The aluminium mesh based CAFC was then subjected to compression testing. For this testing, the top and bottom surfaces of the CAFC were grinded flat and parallel. The compressive strength of this aluminium mesh CAFC was found to be 2.25MPa.

The loading curve of this aluminium mesh made CAFC is shown in Figure 14 and a photograph of the CAFC 1300 in the testing rig 1500 during testing is illustrated in Figure 15. As can be seen from Figure 14, the ductility was increased in comparison to the 3D printing based CAFC. The first peak occurred (around 19kN, 2.25MPa) when the extension is about 1.4mm and no periodic peaks can be found compared to the loading curves of 3D printing based CAFC. However, the remaining strength was maintained above 70% of the compressive strength until 50mm extension (strain over 0.6).
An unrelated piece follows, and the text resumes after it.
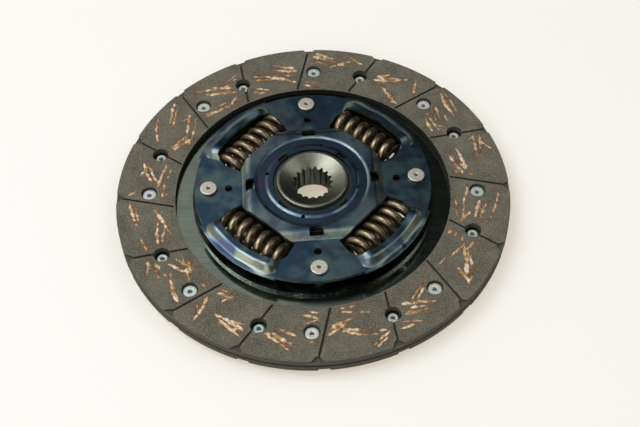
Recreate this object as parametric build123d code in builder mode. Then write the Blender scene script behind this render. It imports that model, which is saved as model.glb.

A strain hardening process can also be identified after the first peak in Figure 14. With the increasing of extension and plastic deformation, the load was increased gradually. The load even exceeded the compressive strength after 43mm extension. This special failure behaviour suggests that the CAFC is suitable for energy absorption purposes. Figure 15 shows the CAFC failure started from bottom surface 1502.

It will be understood that the invention disclosed and defined in this specification extends to all alternative combinations of two or more of the individual features mentioned or evident from the text or drawings. All of these different combinations constitute various alternative aspects of the invention.